As John Burlingame recounts, songsmiths Sammy Fain and Paul Francis Webster's addition of the words "Love Is" to kick start the theme song, led to the film's revised title, and there's an amusing chronicle near the track's end, about the song that nobody wanted to sing, but ultimately became a massive hit after the Four Aces performed the first version. Currently working on a book about the Newman family (which includes esteemed composers Randy Newman, Thomas Newman, and David Newman), there's some nice material on the score's three main themes, and their careful application in the film; and composer Alfred Newman - still acknowledged as Film's most honored composer, with 45 Oscar Nominations, and 9 wins for Best Original and Adapted scores. (In a piece of cyclical irony, Newman's Oscar win for "The Song of Bernadette" in 1943 was accompanied by a Best Actress Oscar for Jennifer Jones, then making her screen debut in that film, directed as well by Henry King.)
Also included on the disc is a Biography installment on William Holden, which covers the actor's career and family life, featuring interviews with colleagues Ernest Borgnine, Cliff Robertson, Stefanie Powers, and son Scott Holden. A familiar, slick production, Holden's inimitable charm comes through in every film clip, and there's a short blooper from "The Towering Inferno," plus some video footage of the actor at his nature preserve in Kenya.

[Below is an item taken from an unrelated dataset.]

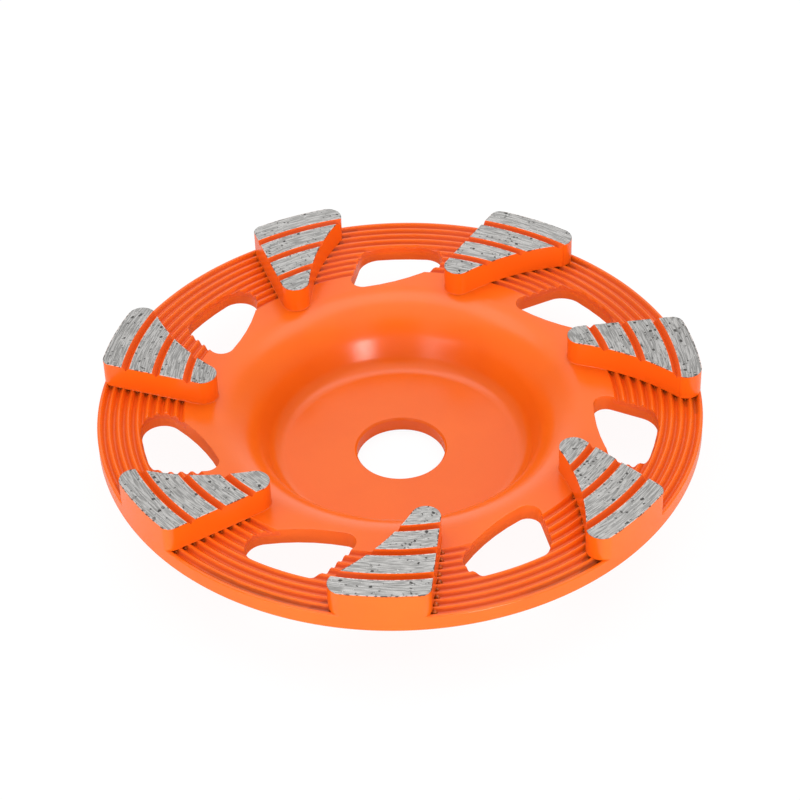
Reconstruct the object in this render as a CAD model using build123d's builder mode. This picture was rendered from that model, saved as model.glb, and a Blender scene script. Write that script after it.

A Movietone newsreel covers the "Audience Awards," with Grace Kelly presenting Natalie Wood a posthumous stature for James Dean, and appearances by Jennifer Jones, William Holden, and producer Buddy Adler. The second newsreel, "Photoplay Awards," is more interesting because, aside from Adler, Holden, and Jones winning (the last accepted on Jones' behalf by Deborah Kerr), there are quick shots of Richard Egan and Joan Collins, winning awards for "Most Promising Youthful Thespians."
A Restoration Comparison uses split screens to show the qualitative differences between the old VHS Full Frame master, and the 2002 restoration with and without extra tweaking for the DVD, and a brief intro regarding the creation of a new print.
Lastly, unlike other DVDs, a clean and anamorphic trailer is included, containing the usual hype, bright onscreen text, and money shots for this early (and very wide) CinemaScope production.
Between 1967 and 1973, a TV series, sharing the film's title and theme song, ran on CBS, following a Eurasian girl who emigrated to San Francisco, and a nun fighting off evil carnal desires.
Once again, 20th Century Fox makes good on a consistently superb line of “Studio Classic” DVDs revisiting earlier releases and sometimes premiering titles for the first time.